I was appalled to read that Henry Gee (Letters, 20 July) considers part of my review of his book Deep Time to be an attack on the late Colin Patterson. It was not – my quarrel was solely with Gee’s ossified version of Patterson’s views. I was both a friend and admirer of Patterson; indeed, I published a memoir of him last year in the Biographical Memoirs of the Royal Society wherein my regard for him is evident. Gee also accuses me of authoritarianism, but while it would be authoritarian to describe an author as a ‘fool’ (which I didn’t), it is merely assertive to describe him as ‘out-of-date’ (which I did). The latter is easily rectified by a little reading; there is very little you can do about the former.

Richard Fortey
Natural History Museum, London SW7

What Foucault Surely Knew

Roger Jones (Letters, 6 July) is sure that Foucault knew that Cardano invented the universal joint because the French word for the device is cardan. Such confidence is misplaced. Many years ago a French-speaking garage owner in Switzerland was surprised at my ignorance of the word carter (the French word for ‘sump’ and ‘crank-case’), which he claimed was ‘un mot anglais’. In fact the word is derived from the name of an English inventor, John Harrison Carter, who died in 1903. For nearly thirty years I have been trying to find out about this engineer – but without success.

Timothy Stunt
Newtown, Connecticut

Small Questions about Prams etc

Zachary Leader (Letters, 6 July) wants to know the meaning of the world ‘pram’ in John Betjeman’s line ‘Miles of pram in the wind and Pam in the gorse track’. He shouldn’t be so literal about ‘miles’. To a young, fastidious recoiler from reality, the bulky sway of two or three well-sprung Edwardian prams on a narrow footpath might well have seemed a never-ending cortège attendant on the extinction of youthful freedom.

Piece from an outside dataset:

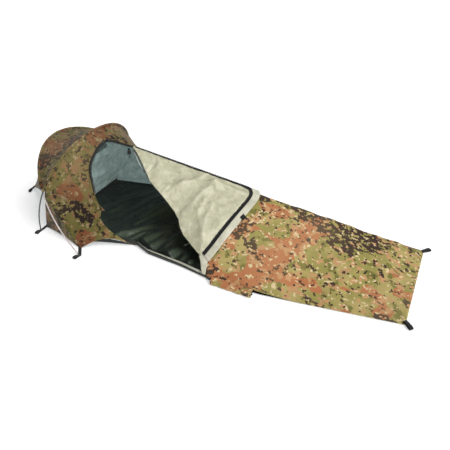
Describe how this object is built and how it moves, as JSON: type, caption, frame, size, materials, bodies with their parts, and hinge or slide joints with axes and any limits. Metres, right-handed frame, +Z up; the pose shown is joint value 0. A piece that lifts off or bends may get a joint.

The poem’s opening lines set up ambivalences of urban v. rural, tame v. wild and so on, and may be a clumsy elliptical reference to roads not taken. Maybe ‘miles of pram’ is stretching things a bit, though as an impressionistic stab at conflating blighted pavements and Surrey pinewoods as well as foreshadowing the fettering domesticity awaiting his adored Amazonian Pams, Joans and Myfanwys it works well enough. Betjeman’s footnote to the concluding lines of an earlier poem, ‘Dorset’, warns of his occasionally wayward preference for sound over sense: ‘put in not out of malice or satire but merely for their euphony’.

Fay Zwicky
Claremont, Western Australia

I was interested to read that Jeffrey Frankland (Letters, 20 July) thinks gorse smells ‘coconutty’. I recently ate some gorse flowers and thought they tasted of coconut, but the park warden maintained that they tasted like peanuts.

Jane Brady
Southampton

Don’t fence me in

Reviel Netz asks (LRB, 20 July) why a ranger would want to fence in his cattle. Incest is our reason. In some 200 square kilometres of Amazonic savannah, we are more rangers than ranchers, but we fence off 5000-acre pastures for our calves to keep parental bulls from mating with their two-year-old offspring, who get to have their own young bulls.

Incidentally, three-strand fencing costs $450 a kilometre hereabouts, which compares very well with Washburn & Moen's $23.66 for 100 metres in 1880.

Edward Luttwak
Rancho Cotoca
Beni, Bolivia

A Fine Time Together

Posturing little sadists who publicly torture animals to death for money are called ‘bullfighters’. Posturing little book reviewers like Lorna Scott Fox (LRB, 20 July) who elaborately endorse such evil spectacles while claiming to be animal supporters are called, alas, ‘bullshitters’.

Alexandra Stamp
Glasgow

Hot Buttered Toast

In his piece on Hanif Kureshi, Sukhdev Sandhu (LRB, 18 May) quotes Rafi ‘the avuncular, murderous Third World tyrant in Sammy and Rosie Get Laid’ saying: ‘For me England is hot buttered toast on a fork in front of an open fire. And cunty fingers.’ In Brendan Gill’s Here at the ‘New Yorker’ Henry Green tells William Shawn, ‘I once asked an old butler in Ireland what had been the happiest times of his life … The butler replied: “Lying in bed on Sunday morning, eating tea and toast with cunty fingers."’

Stuart Pierson
Memorial University of Newfoundland
St John’s, Newfoundland

Blather

I feel queasy about querying my own old philosophy tutor but surely Frank Cioffi’s statement (LRB, 22 June) that ‘there would seem to be no formula which will enable us to discriminate true rumour from false’ is not permissible. We may not know the truth or falsehood of a rumour since, according to its Merriam-Webster definition, a rumour is ‘a statement current without known authority for its truth’. If we could, it wouldn’t be a rumour but an opinion, a fiction, a lie or a fact. isn’t this an example of what Cioffi taught us to call a category mistake. Or is it just blather?